The FSA has recently concluded a public consultation and subsequently finalized amendments to the „Cabinet Office Order on Disclosure of Corporate Affairs“ and related regulations, particularly concerning the notification process preceding the approval of listing.
These amendments are primarily in response to recommendations made in the interim report of the Working Group on Corporate Disclosure (FY 2021) of the Financial System Council, which was published in June 2022. This interim report was based on findings from the „Working Group on the IPO (Initial Public Offering) Pricing Process“ by the Japan Securities Dealers Association (JSDA) in February 2022.
The JSDA’s report identified the need for improvements in the IPO pricing process and emphasized the importance of simultaneously advancing regulatory responses.

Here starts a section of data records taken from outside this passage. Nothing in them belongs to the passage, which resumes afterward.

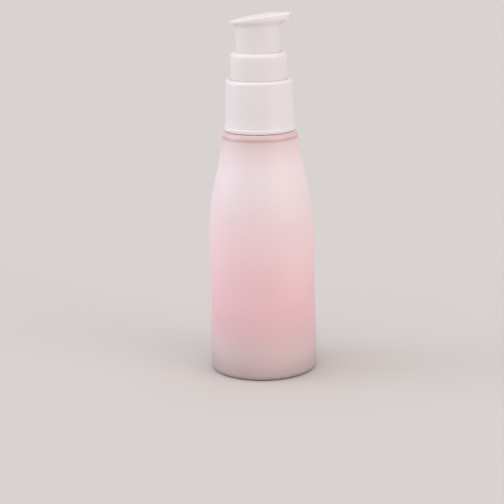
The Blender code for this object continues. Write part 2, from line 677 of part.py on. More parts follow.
def make_ball_retainer(finish, pump):
    radius = CHAMBER_RADIUS - RUN_GAP
    outline = [
        (RETAINER_HOLE_RADIUS, RETAINER_BOTTOM),
        (radius, RETAINER_BOTTOM),
        (radius, RETAINER_TOP),
        (RETAINER_HOLE_RADIUS, RETAINER_TOP),
    ]
    retainer = piece("ball_retainer", turned(outline), RETAINER_BOTTOM, finish, pump)
    length = 2 * (radius - RETAINER_RIM)
    size = Vector((length, RETAINER_SLOT_WIDTH, 2 * RETAINER_HEIGHT))
    for name, angle in (("slot_along_x", 0), ("slot_along_y", math.pi / 2)):
        slot = bmesh.new()
        middle = Matrix.Translation((0, 0, (RETAINER_TOP + RETAINER_BOTTOM) / 2))
        place = middle @ Matrix.Rotation(angle, 4, "Z")
        bmesh.ops.create_cube(slot, size=1, matrix=place @ Matrix.Diagonal((*size, 1)))
        boolean(retainer, name, slot)
    return retainer


def make_inlet_ball(finish, pump):
    mesh = bmesh.new()
    place = Matrix.Translation((0, 0, BALL_CENTRE))
    bmesh.ops.create_uvsphere(
        mesh, u_segments=BALL_SEGMENTS, v_segments=BALL_RINGS, radius=BALL_RADIUS, matrix=place
    )
    return piece("inlet_ball", mesh, BALL_CENTRE, finish, pump)


def make_dip_tube(finish, pump):
    """A plain tube, with its lower end cut at a slant so that it can't seal against the floor."""
    bore = DIP_TUBE_RADIUS - DIP_TUBE_WALL
    outline = [
        (bore, DIP_TUBE_BOTTOM),
        (DIP_TUBE_RADIUS, DIP_TUBE_BOTTOM),
        (DIP_TUBE_RADIUS, DIP_TUBE_TOP),
        (bore, DIP_TUBE_TOP),
    ]
    mesh = turned(outline)
    for point in mesh.verts:
        if point.co.z < DIP_TUBE_BOTTOM + MERGE:
            point.co.z += (point.co.x + DIP_TUBE_RADIUS) * math.tan(DIP_CUT_ANGLE)
    return piece("dip_tube", mesh, DIP_TUBE_TOP, finish, pump)


def pad_radii(angles):
    """The distance from the axis to the pad's edge, seen from above, at each angle from the spout."""
    quarter = np.linspace(0, math.pi / 2, CURVE_STEPS)
    back = list(zip(-PAD_BACK * np.sin(quarter), PAD_HALF_WIDTH * np.cos(quarter)))
    side = bezier(
        (SPOUT_LENGTH, MOUTH_HALF_WIDTH),
        (SPOUT_LENGTH - MOUTH_PULL, MOUTH_HALF_WIDTH + MOUTH_FLARE),
        (SIDE_PULL, PAD_HALF_WIDTH),
        (0, PAD_HALF_WIDTH),
        CURVE_STEPS,
    )
    edge = np.array([(SPOUT_LENGTH, 0)] + side + back[1:])
    around = np.arctan2(edge[:, 1], edge[:, 0])
    reach = np.hypot(edge[:, 0], edge[:, 1])
    folded = np.abs((angles + math.pi) % math.tau - math.pi)
    corner = math.atan2(MOUTH_HALF_WIDTH, SPOUT_LENGTH)
    mouth = SPOUT_LENGTH / np.cos(np.minimum(folded, corner))
    return np.where(folded <= corner, mouth, np.interp(folded, around, reach))


def pad_height(x):
    """The height of the pad's edge, which rises towards the spout and is a little crowned."""
    return PAD_CENTRE + x * math.tan(PAD_SLOPE) - PAD_CROWN * (x / PAD_BACK) ** 2


def rim_height(x):
    """How deep the pad's upright edge is, from the back to the mouth."""
    share = (x + PAD_BACK) / (SPOUT_LENGTH + PAD_BACK)
    return RIM_BACK_HEIGHT + (RIM_MOUTH_HEIGHT - RIM_BACK_HEIGHT) * share


def make_actuator(finish, plunger):
    """The push button: a barrel that flares out into a finger pad with a spout, and its hollows."""
    angles = np.arange(HEAD_SEGMENTS) * math.tau / HEAD_SEGMENTS
    edge = pad_radii(angles)
    mesh = bmesh.new()

    def ring(radii, height_at):
        points = []
        for angle, radius in zip(angles, radii):
            x, y = float(radius * math.cos(angle)), float(radius * math.sin(angle))
            points.append(mesh.verts.new((x, y, height_at(x))))
        return points

    barrel = np.full(HEAD_SEGMENTS, BARREL_RADIUS)
    rings = [
        ring(barrel - BARREL_CHAMFER, lambda x: BARREL_BOTTOM),
        ring(barrel, lambda x: BARREL_BOTTOM + BARREL_CHAMFER),
        ring(barrel, lambda x: CREASE - FLARE_FILLET),
        ring(barrel + FLARE_FILLET, lambda x: CREASE),
        ring(edge, lambda x: pad_height(x) - rim_height(x)),
        ring(edge, lambda x: pad_height(x) - PAD_EDGE),
        ring(edge - PAD_EDGE, pad_height),
    ]
    for step in range(1, DISH_RINGS):
        share = 1 - step / DISH_RINGS
        dip = PAD_DISH * (1 - share**2)
        rings.append(ring((edge - PAD_EDGE) * share, lambda x: pad_height(x) - dip))
    skin(mesh, rings)
    mesh.faces.new(rings[0])
    centre = mesh.verts.new((0, 0, PAD_CENTRE - PAD_DISH))
    for index, point in enumerate(rings[-1]):
        mesh.faces.new((point, rings[-1][(index + 1) % HEAD_SEGMENTS], centre))
    bmesh.ops.recalc_face_normals(mesh, faces=mesh.faces)
    head = piece("actuator", mesh, BARREL_BOTTOM, finish, plunger)

    below = BARREL_BOTTOM - STROKE
    ceiling = CREASE + CEILING_RISE
    socket = STEM_RADIUS + RUN_GAP
    boss = socket + BOSS_WALL
    hollow = [
        (0, below),
        (BARREL_BORE_RADIUS, below),
        (BARREL_BORE_RADIUS, ceiling),
        (boss, ceiling),
        (boss, BOSS_BOTTOM),
        (0, BOSS_BOTTOM),
    ]
    boolean(head, "barrel_hollow", turned(hollow, ROUND_SEGMENTS))
    boolean(head, "stem_socket", cylinder(socket, BOSS_BOTTOM - SEAT_GAP, STEM_TOP + SEAT_GAP))
    channel = PAD_CENTRE - CHANNEL_DROP
    boolean(head, "riser", cylinder(STEM_BORE_RADIUS, STEM_TOP, channel))
    spout = cylinder(CHANNEL_RADIUS, -CHANNEL_RADIUS, 2 * SPOUT_LENGTH)
    lying = Matrix.Rotation(math.pi / 2 - PAD_SLOPE, 4, "Y")
    bmesh.ops.transform(spout, verts=spout.verts, matrix=Matrix.Translation((0, 0, channel)) @ lying)
    boolean(head, "spout_bore", spout)
    return head


def main():
    clear_scene()
    frosted = material("frosted_bottle", srgb(232, 203, 205), 0.45)
    white = material("white_plastic", srgb(240, 235, 233), 0.3)
    natural = material("natural_plastic", srgb(226, 224, 218), 0.4)
    seal = material("soft_seal", srgb(214, 212, 206), 0.6)
    steel = material("spring_steel", srgb(186, 188, 190), 0.25, 1.0)

    bottle = make_bottle(frosted)
    pump = empty("pump_unit", NECK_TOP, bottle)
    plunger = empty("plunger", STEM_TOP, pump)
    make_collar(white, pump)
    make_guide_sleeve(white, pump)
    make_gasket(seal, pump)
    make_housing(natural, pump)
    make_housing_cap(natural, pump)
    make_ball_retainer(natural, pump)
    make_inlet_ball(steel, pump)
    make_return_spring(steel, pump)
    make_dip_tube(natural, pump)
    make_stem(natural, plunger)
    make_valve_plug(natural, plunger)
    make_piston(seal, plunger)
    make_actuator(white, plunger)


main()
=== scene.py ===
import math

import bmesh
import bpy
import numpy as np
from bpy.props import FloatProperty, FloatVectorProperty, IntProperty, PointerProperty
from mathutils import Matrix, Vector


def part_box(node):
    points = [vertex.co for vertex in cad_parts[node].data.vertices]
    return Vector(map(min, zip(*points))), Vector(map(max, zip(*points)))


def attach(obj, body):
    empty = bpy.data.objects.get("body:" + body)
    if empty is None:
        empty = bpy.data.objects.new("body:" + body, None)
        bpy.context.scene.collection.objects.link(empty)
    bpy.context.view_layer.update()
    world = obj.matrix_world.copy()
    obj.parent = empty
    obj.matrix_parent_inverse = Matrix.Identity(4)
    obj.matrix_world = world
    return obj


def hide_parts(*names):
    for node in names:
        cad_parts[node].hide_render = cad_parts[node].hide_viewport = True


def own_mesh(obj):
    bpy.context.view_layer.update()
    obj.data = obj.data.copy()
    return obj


# Dresses a pump bottle for lotion with its real surfaces, finishes, studio light and camera.
# Run it with blender --background --python scene.py, or from Blender's text editor.
# Lengths are in metres and +Z is up. The bottle stands on the origin and its spout points along +X.

bl_info = {
    "name": "Pump Bottle",
    "version": (1, 0, 0),
    "blender": (4, 5, 0),
    "location": "View3D > Sidebar > Pump Bottle",
    "description": "Surfaces, finishes and studio for a frosted bottle with a stepped lotion pump",
    "category": "Object",
}

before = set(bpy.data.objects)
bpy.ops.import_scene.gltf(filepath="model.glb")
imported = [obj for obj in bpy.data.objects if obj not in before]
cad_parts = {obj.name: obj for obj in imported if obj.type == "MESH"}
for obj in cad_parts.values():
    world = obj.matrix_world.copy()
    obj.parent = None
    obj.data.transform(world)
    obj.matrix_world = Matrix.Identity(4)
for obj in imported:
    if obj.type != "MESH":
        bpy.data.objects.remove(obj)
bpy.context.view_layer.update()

MM = 0.001

# Up to where points are one and level, from where they are apart, and up to where they lie on a wall

MERGE = 1e-6
NEAR = 5 * MERGE
CLEAR = 10 * MERGE
ON_WALL = 20 * MERGE

# How far below its top an outline's mouth is read, and the degrees from +X at which the solids are cut

PROBE = 0.1 * MM
DIAGONAL, SIDE, REAR = 45, 90, 180

# The turn at which a corner is sharp, the turn of a curve's step and the turn up to which a run is straight

SHARP_TURN = math.radians(35)
CURVE_TURN = math.radians(4)
STRAIGHT_TURN = math.radians(0.15)

# A rounding's steps, its longest share of a side and its size where pieces fit closely

ROUNDING_STEPS = 4
LONGEST_ROUNDING = 0.4
CRISP_EDGE = 0.05 * MM

SMOOTH_ANGLE = math.radians(32)
DRILL_SIDES = 40
BALL_STEPS = 36
COLUMN_WIDTH, ROW_HEIGHT, ROW_LENGTH = 230, 260, 9


def srgb(red, green, blue):
    """A colour of 0 to 255 values as the linear colour that Blender's sockets take."""
    return tuple(((value / 255 + 0.055) / 1.055) ** 2.4 for value in (red, green, blue)) + (1.0,)


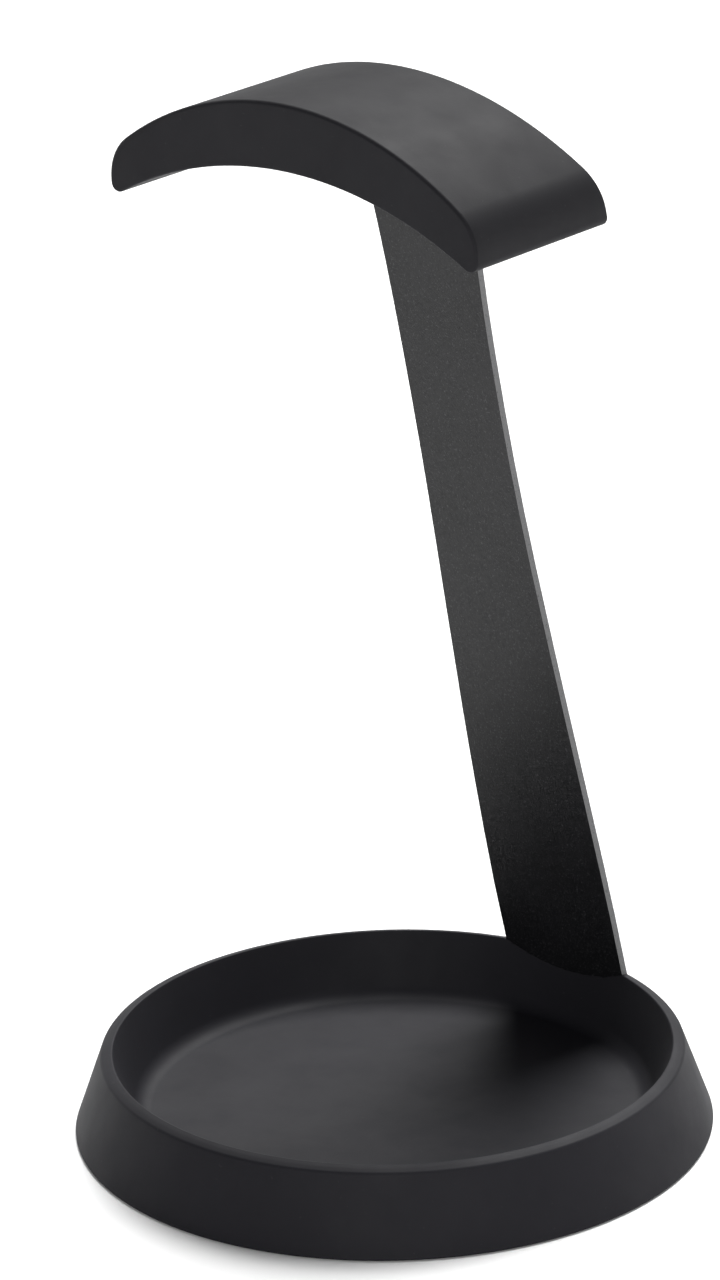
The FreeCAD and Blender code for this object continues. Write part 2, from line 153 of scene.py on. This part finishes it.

It highlighted the necessity to streamline the listing schedule and proposed that a securities registration statement, referred to as a „pre-approval notification,“ be submitted to the FSA before listing approval. Additionally, it recommended that practical considerations be given to the requirements of this pre-approval notification. Consequently, the finalized amendments include revisions to the fill-in requirements for the pre-approval notification.
These amendments are scheduled to come into effect on 1 October 2023, and aim to enhance the IPO pricing process, make the listing schedule more flexible, and ensure that regulatory measures are in place to support these changes.